The global diamond industry is facing unprecedented challenges, and iconic diamond brand De Beers is under increasing pressure. With Chinese retailers offloading finished diamonds due to weakened demand, De Beers now faces an added $2 billion inventory burden—bringing its long-standing prestige under serious scrutiny.
Massive Write-Down & Shrinking Valuation
In a recent announcement, Anglo American, the parent company of De Beers, revealed a $2.9 billion impairment charge on the diamond unit as part of its 2024 financial results. This marks the second write-down in two years, following a $1.6 billion hit in 2023. De Beers’ current book value has now fallen to approximately $4 billion, down from $8.5 billion in early 2023.

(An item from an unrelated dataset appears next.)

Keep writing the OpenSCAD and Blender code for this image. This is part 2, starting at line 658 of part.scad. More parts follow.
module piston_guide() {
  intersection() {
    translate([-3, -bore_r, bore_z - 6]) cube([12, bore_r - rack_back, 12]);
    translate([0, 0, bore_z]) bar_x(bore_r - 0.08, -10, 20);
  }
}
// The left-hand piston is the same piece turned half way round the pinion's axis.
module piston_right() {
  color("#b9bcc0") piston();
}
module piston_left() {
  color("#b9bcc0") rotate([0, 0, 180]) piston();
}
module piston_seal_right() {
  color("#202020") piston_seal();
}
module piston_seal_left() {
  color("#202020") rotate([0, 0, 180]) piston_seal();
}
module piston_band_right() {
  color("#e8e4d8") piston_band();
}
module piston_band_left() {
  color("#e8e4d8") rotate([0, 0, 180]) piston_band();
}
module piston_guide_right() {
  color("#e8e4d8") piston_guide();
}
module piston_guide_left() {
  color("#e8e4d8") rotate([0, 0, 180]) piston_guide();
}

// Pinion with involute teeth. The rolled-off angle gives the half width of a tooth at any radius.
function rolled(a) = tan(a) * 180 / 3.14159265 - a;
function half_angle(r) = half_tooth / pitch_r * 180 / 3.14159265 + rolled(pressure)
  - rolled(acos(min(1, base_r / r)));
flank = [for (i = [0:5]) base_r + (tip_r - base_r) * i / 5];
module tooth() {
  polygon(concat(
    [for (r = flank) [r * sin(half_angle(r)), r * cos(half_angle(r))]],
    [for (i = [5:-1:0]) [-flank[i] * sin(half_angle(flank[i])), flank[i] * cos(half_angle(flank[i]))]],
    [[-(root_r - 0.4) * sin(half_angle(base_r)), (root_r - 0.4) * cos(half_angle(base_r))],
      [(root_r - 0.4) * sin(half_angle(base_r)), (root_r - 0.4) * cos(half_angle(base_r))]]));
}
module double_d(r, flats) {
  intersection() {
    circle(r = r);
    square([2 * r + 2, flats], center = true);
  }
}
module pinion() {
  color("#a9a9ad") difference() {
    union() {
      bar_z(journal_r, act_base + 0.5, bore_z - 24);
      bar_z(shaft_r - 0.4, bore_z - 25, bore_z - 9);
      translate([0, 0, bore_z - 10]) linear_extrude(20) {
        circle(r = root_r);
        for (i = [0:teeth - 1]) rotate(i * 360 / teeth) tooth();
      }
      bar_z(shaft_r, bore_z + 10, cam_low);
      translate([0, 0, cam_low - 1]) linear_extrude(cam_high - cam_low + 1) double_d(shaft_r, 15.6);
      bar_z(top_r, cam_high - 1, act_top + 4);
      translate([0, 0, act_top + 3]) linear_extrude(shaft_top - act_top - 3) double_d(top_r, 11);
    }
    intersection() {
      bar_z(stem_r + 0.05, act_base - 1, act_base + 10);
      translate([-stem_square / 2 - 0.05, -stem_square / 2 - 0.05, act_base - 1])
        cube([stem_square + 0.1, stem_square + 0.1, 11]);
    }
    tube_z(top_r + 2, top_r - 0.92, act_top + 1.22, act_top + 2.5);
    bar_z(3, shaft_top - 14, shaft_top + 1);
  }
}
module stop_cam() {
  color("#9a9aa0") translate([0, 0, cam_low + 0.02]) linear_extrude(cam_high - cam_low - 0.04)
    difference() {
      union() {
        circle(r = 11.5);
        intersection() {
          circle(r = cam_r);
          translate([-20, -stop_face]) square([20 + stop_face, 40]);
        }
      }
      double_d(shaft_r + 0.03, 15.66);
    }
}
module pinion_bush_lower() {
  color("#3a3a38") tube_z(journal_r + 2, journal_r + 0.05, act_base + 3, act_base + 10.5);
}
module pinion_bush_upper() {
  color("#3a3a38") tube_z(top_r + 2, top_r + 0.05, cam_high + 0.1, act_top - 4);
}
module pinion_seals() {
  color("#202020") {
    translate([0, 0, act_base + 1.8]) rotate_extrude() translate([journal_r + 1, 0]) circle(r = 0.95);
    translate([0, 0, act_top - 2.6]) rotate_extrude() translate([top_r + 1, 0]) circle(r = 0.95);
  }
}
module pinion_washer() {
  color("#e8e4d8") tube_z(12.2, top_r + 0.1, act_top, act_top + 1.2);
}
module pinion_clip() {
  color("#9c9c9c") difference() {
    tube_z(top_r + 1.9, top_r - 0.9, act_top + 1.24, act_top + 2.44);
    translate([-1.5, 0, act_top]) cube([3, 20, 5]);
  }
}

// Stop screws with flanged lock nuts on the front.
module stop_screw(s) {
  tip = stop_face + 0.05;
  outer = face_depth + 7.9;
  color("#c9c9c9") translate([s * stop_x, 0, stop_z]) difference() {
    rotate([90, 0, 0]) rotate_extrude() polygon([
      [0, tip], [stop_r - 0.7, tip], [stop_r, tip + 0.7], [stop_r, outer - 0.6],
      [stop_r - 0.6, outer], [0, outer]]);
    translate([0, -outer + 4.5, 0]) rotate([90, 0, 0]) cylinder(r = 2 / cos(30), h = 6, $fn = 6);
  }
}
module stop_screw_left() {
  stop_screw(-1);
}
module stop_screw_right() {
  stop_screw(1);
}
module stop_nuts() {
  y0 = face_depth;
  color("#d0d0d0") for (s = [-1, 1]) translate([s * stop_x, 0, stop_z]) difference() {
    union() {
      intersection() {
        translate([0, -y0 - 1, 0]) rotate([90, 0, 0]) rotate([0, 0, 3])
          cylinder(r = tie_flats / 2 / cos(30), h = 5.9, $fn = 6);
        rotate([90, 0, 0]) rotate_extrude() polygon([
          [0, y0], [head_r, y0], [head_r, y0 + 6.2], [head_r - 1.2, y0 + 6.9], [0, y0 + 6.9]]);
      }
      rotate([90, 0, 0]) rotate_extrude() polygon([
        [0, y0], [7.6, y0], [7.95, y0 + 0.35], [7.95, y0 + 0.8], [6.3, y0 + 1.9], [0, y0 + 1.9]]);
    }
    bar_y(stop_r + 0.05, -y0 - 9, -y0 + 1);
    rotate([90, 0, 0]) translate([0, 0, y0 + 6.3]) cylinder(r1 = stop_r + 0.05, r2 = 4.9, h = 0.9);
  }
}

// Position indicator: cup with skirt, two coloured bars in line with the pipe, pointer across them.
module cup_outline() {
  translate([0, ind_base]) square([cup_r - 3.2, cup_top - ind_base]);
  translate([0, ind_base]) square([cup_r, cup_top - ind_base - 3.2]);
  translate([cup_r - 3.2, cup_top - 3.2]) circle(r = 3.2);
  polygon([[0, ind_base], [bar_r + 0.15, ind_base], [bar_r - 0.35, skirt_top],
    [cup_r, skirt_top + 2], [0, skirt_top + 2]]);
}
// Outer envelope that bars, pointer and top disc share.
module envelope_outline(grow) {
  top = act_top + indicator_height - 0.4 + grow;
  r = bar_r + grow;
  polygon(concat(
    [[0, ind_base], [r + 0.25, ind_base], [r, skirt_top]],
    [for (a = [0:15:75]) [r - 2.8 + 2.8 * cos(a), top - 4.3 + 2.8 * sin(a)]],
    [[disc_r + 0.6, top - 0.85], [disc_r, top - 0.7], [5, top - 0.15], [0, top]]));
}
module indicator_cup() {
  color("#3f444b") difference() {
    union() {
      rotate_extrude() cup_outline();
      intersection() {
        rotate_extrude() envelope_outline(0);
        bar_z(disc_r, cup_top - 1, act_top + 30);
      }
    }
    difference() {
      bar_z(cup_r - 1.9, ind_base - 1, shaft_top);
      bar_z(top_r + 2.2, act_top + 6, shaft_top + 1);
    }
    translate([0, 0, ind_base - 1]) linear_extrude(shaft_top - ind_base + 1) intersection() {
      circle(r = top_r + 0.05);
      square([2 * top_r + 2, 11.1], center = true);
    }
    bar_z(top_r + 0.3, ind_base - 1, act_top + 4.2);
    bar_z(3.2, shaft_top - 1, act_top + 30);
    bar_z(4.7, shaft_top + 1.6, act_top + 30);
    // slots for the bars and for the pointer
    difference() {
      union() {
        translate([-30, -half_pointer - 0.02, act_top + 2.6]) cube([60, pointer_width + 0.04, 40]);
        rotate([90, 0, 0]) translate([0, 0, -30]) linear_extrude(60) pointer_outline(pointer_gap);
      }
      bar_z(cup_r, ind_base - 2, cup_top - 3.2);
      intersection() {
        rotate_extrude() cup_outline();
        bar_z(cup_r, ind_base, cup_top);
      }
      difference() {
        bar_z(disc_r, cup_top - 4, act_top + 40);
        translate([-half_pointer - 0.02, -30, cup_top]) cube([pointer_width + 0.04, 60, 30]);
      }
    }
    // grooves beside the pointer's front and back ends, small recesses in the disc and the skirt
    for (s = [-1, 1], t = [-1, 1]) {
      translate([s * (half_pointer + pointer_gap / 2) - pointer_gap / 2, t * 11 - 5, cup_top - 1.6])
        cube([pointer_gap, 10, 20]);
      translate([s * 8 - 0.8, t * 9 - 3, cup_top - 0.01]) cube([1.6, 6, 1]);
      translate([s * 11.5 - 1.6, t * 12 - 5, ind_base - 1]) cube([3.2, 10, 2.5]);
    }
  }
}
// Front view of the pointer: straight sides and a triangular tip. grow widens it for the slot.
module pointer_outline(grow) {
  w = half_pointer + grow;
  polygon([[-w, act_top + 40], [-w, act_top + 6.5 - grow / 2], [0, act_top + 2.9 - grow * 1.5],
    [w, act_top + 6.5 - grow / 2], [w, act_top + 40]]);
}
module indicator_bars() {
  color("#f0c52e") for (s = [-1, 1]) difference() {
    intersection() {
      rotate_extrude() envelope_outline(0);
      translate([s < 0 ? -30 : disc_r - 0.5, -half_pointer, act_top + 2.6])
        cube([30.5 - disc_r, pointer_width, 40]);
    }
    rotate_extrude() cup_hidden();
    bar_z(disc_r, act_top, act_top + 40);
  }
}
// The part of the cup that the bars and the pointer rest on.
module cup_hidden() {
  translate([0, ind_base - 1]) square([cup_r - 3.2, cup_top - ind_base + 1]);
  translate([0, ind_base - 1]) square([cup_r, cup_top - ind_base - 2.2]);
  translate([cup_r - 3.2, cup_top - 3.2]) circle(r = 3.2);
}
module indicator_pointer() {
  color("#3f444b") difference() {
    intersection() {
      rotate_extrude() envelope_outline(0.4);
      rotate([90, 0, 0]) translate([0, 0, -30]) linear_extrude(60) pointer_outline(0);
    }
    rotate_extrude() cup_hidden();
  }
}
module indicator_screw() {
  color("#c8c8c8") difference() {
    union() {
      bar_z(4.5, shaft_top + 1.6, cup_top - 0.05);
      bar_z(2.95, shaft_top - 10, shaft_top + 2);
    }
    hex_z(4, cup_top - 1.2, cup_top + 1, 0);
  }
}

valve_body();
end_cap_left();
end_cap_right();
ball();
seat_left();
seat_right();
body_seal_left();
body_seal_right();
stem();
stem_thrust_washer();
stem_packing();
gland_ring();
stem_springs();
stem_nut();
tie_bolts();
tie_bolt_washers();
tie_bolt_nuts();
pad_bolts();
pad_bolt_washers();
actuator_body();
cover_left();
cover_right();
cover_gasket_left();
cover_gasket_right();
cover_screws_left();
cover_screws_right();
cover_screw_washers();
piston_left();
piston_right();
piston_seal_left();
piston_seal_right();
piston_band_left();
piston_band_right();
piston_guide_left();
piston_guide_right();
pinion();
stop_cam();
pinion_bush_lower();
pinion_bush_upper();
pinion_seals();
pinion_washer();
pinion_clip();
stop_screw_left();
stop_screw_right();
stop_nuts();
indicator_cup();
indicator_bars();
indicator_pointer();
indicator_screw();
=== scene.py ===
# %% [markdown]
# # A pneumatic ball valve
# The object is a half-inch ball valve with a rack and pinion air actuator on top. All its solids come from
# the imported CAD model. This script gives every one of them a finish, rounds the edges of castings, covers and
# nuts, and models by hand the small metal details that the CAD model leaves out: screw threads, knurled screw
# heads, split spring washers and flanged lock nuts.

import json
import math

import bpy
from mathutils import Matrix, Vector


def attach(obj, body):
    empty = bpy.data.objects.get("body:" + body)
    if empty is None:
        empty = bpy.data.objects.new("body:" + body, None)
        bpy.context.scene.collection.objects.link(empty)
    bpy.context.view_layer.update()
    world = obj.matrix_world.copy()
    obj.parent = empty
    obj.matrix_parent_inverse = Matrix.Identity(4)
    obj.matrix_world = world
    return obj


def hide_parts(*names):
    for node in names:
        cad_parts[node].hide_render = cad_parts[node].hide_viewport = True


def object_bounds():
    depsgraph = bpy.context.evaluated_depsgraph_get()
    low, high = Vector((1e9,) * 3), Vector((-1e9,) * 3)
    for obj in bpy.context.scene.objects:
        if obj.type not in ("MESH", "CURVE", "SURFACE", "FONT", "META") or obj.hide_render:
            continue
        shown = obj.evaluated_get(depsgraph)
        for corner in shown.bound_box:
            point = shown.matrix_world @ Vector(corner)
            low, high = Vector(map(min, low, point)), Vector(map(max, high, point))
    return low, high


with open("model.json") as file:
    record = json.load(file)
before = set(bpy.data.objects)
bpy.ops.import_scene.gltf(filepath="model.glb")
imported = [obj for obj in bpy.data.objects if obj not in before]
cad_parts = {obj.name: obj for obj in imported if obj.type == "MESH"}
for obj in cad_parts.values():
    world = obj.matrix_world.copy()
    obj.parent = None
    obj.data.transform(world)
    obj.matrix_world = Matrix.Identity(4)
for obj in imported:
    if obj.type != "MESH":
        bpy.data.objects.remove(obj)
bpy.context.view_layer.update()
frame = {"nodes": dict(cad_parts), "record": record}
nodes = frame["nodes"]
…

De Beers CEO Al Cook admitted in an earlier statement to the Financial Times that 2023 was a dismal year for rough diamond sales, a sentiment echoed by Anglo American’s CEO Duncan Wanblad, who described market conditions for 2024 as “exceptionally challenging.”
Lab-Grown Diamonds and Collapsing China Demand
A core factor in De Beers’ troubles is the rapid rise of lab-grown diamonds, which are marketed as more affordable and sustainable. Though De Beers entered the lab-grown space in 2018 to target eco-conscious consumers, this strategy inadvertently undercut its natural diamond business. In 2024, De Beers officially exited the lab-grown market.
Meanwhile, demand from China—a historically crucial market—has plummeted by 40% over the past two years. Retailers are now even reselling finished diamonds back to upstream suppliers to recoup costs, worsening inventory problems throughout the supply chain.
Anglo American’s CFO Stephen Pearce noted that high midstream inventories and sluggish Chinese demand led to a sharp drop in sales during the second half of 2024. The company also plans to cut 10 million carats from planned output, on top of the 6 million-carat reduction in 2024.
Identity Crisis & Strategic Shift
As natural diamond demand weakens and lab-grown diamonds gain traction, De Beers faces what industry insiders call an “identity crisis.” While Anglo American believes the negative effects of lab-grown diamonds can be overcome, analysts predict that lab-grown prices will continue to fall, further dividing the markets and reducing cannibalization risk.
Restructuring and Potential Sale
Amid these headwinds, Anglo American has been attempting to restructure De Beers into a standalone entity—possibly for sale or IPO. However, progress has been delayed due to ongoing market challenges. Wanblad confirmed a framework agreement with the Botswana government, which owns 15% of De Beers, to support a potential sale following several unsolicited acquisition offers.
“We are taking decisive steps to enhance short-term cash flow and position De Beers for long-term value,” Anglo American said in a statement. Still, Wanblad added: “I don’t expect significant progress in the first half of this year.”
Conclusion: A Shifting Landscape for Diamonds
De Beers, once the uncontested ruler of the diamond world with its famous slogan “A Diamond is Forever,” now faces rising competition from lab-grown diamonds and shifting consumer preferences. As the industry undergoes structural changes, price transparency, speed, sustainability, and digital adaptability may define the winners of the next decade.